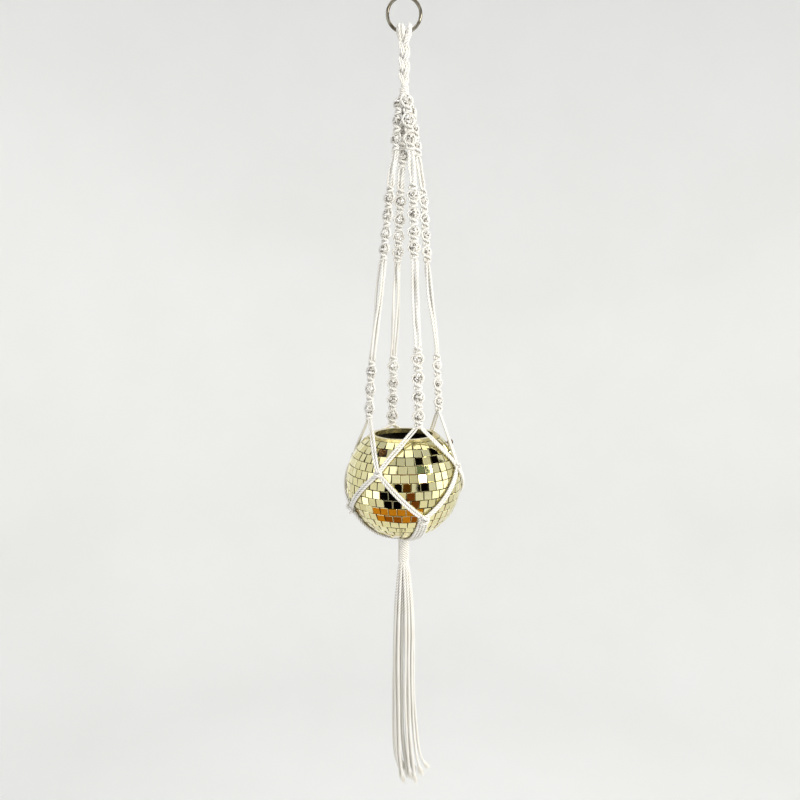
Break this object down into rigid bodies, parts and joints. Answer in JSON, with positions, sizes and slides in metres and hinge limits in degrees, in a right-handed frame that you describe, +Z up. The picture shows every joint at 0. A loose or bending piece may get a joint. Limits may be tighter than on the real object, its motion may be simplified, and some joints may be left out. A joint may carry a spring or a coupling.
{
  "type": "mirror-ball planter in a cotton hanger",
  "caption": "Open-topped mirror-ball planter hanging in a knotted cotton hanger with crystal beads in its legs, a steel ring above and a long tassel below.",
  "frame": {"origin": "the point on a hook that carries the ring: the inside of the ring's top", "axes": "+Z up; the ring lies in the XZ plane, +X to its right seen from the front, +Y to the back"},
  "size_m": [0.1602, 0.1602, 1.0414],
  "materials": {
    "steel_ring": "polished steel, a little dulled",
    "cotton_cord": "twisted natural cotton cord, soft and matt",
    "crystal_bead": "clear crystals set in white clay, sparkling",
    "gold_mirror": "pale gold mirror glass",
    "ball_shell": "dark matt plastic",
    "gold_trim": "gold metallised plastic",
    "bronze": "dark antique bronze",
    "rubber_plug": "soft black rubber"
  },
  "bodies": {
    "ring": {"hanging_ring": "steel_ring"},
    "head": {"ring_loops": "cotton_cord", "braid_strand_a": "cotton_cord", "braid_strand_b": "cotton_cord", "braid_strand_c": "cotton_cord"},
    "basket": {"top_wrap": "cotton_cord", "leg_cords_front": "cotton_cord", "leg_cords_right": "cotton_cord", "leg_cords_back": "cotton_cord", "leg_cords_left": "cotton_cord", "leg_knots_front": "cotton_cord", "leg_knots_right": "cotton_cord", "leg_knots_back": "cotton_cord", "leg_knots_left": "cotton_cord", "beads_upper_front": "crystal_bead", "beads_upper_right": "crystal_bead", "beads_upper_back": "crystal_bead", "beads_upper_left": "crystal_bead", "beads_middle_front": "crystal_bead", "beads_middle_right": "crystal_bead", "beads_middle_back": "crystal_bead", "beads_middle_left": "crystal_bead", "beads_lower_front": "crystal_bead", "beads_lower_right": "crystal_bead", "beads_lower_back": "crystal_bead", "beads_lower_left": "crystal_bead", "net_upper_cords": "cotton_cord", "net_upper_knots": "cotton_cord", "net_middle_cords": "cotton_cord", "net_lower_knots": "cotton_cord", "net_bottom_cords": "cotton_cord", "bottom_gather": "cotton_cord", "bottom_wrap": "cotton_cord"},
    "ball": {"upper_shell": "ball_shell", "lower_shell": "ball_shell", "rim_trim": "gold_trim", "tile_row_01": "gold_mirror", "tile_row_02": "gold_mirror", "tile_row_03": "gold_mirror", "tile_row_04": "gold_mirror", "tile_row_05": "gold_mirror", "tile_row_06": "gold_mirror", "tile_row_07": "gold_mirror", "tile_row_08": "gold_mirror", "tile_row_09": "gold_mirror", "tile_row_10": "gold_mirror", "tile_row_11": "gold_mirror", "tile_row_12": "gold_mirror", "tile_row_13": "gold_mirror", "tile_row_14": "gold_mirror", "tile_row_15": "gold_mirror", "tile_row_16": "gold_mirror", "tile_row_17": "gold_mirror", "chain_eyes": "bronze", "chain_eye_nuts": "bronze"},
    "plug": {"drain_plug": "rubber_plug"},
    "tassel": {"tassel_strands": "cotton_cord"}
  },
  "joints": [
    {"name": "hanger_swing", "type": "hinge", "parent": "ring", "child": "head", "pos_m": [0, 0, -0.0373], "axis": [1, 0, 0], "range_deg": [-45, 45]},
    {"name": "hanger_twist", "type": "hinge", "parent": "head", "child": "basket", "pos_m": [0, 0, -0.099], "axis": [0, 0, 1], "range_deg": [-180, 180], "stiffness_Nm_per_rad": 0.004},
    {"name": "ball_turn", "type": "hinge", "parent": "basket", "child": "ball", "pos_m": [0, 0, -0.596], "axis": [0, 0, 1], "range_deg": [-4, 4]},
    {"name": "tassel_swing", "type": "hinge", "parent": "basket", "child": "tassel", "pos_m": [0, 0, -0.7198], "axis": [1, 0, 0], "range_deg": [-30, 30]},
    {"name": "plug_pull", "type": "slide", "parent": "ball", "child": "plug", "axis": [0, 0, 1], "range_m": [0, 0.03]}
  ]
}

####

Task statement: Reproduce the whole listing word for word.

Task response:
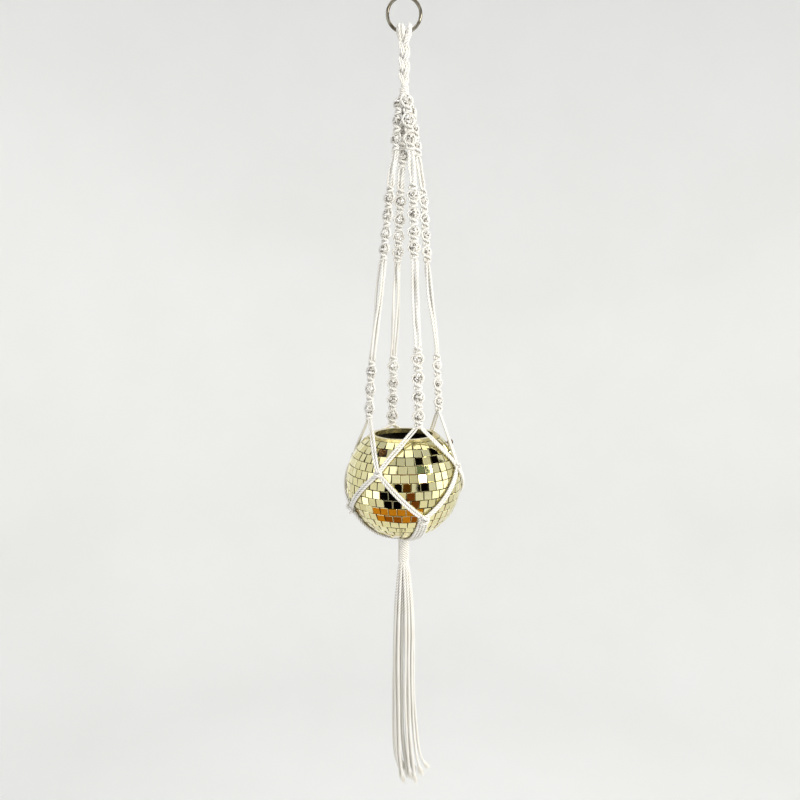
Break this object down into rigid bodies, parts and joints. Answer in JSON, with positions, sizes and slides in metres and hinge limits in degrees, in a right-handed frame that you describe, +Z up. The picture shows every joint at 0. A loose or bending piece may get a joint. Limits may be tighter than on the real object, its motion may be simplified, and some joints may be left out. A joint may carry a spring or a coupling.
{
  "type": "mirror-ball planter in a cotton hanger",
  "caption": "Open-topped mirror-ball planter hanging in a knotted cotton hanger with crystal beads in its legs, a steel ring above and a long tassel below.",
  "frame": {"origin": "the point on a hook that carries the ring: the inside of the ring's top", "axes": "+Z up; the ring lies in the XZ plane, +X to its right seen from the front, +Y to the back"},
  "size_m": [0.1602, 0.1602, 1.0414],
  "materials": {
    "steel_ring": "polished steel, a little dulled",
    "cotton_cord": "twisted natural cotton cord, soft and matt",
    "crystal_bead": "clear crystals set in white clay, sparkling",
    "gold_mirror": "pale gold mirror glass",
    "ball_shell": "dark matt plastic",
    "gold_trim": "gold metallised plastic",
    "bronze": "dark antique bronze",
    "rubber_plug": "soft black rubber"
  },
  "bodies": {
    "ring": {"hanging_ring": "steel_ring"},
    "head": {"ring_loops": "cotton_cord", "braid_strand_a": "cotton_cord", "braid_strand_b": "cotton_cord", "braid_strand_c": "cotton_cord"},
    "basket": {"top_wrap": "cotton_cord", "leg_cords_front": "cotton_cord", "leg_cords_right": "cotton_cord", "leg_cords_back": "cotton_cord", "leg_cords_left": "cotton_cord", "leg_knots_front": "cotton_cord", "leg_knots_right": "cotton_cord", "leg_knots_back": "cotton_cord", "leg_knots_left": "cotton_cord", "beads_upper_front": "crystal_bead", "beads_upper_right": "crystal_bead", "beads_upper_back": "crystal_bead", "beads_upper_left": "crystal_bead", "beads_middle_front": "crystal_bead", "beads_middle_right": "crystal_bead", "beads_middle_back": "crystal_bead", "beads_middle_left": "crystal_bead", "beads_lower_front": "crystal_bead", "beads_lower_right": "crystal_bead", "beads_lower_back": "crystal_bead", "beads_lower_left": "crystal_bead", "net_upper_cords": "cotton_cord", "net_upper_knots": "cotton_cord", "net_middle_cords": "cotton_cord", "net_lower_knots": "cotton_cord", "net_bottom_cords": "cotton_cord", "bottom_gather": "cotton_cord", "bottom_wrap": "cotton_cord"},
    "ball": {"upper_shell": "ball_shell", "lower_shell": "ball_shell", "rim_trim": "gold_trim", "tile_row_01": "gold_mirror", "tile_row_02": "gold_mirror", "tile_row_03": "gold_mirror", "tile_row_04": "gold_mirror", "tile_row_05": "gold_mirror", "tile_row_06": "gold_mirror", "tile_row_07": "gold_mirror", "tile_row_08": "gold_mirror", "tile_row_09": "gold_mirror", "tile_row_10": "gold_mirror", "tile_row_11": "gold_mirror", "tile_row_12": "gold_mirror", "tile_row_13": "gold_mirror", "tile_row_14": "gold_mirror", "tile_row_15": "gold_mirror", "tile_row_16": "gold_mirror", "tile_row_17": "gold_mirror", "chain_eyes": "bronze", "chain_eye_nuts": "bronze"},
    "plug": {"drain_plug": "rubber_plug"},
    "tassel": {"tassel_strands": "cotton_cord"}
  },
  "joints": [
    {"name": "hanger_swing", "type": "hinge", "parent": "ring", "child": "head", "pos_m": [0, 0, -0.0373], "axis": [1, 0, 0], "range_deg": [-45, 45]},
    {"name": "hanger_twist", "type": "hinge", "parent": "head", "child": "basket", "pos_m": [0, 0, -0.099], "axis": [0, 0, 1], "range_deg": [-180, 180], "stiffness_Nm_per_rad": 0.004},
    {"name": "ball_turn", "type": "hinge", "parent": "basket", "child": "ball", "pos_m": [0, 0, -0.596], "axis": [0, 0, 1], "range_deg": [-4, 4]},
    {"name": "tassel_swing", "type": "hinge", "parent": "basket", "child": "tassel", "pos_m": [0, 0, -0.7198], "axis": [1, 0, 0], "range_deg": [-30, 30]},
    {"name": "plug_pull", "type": "slide", "parent": "ball", "child": "plug", "axis": [0, 0, 1], "range_m": [0, 0.03]}
  ]
}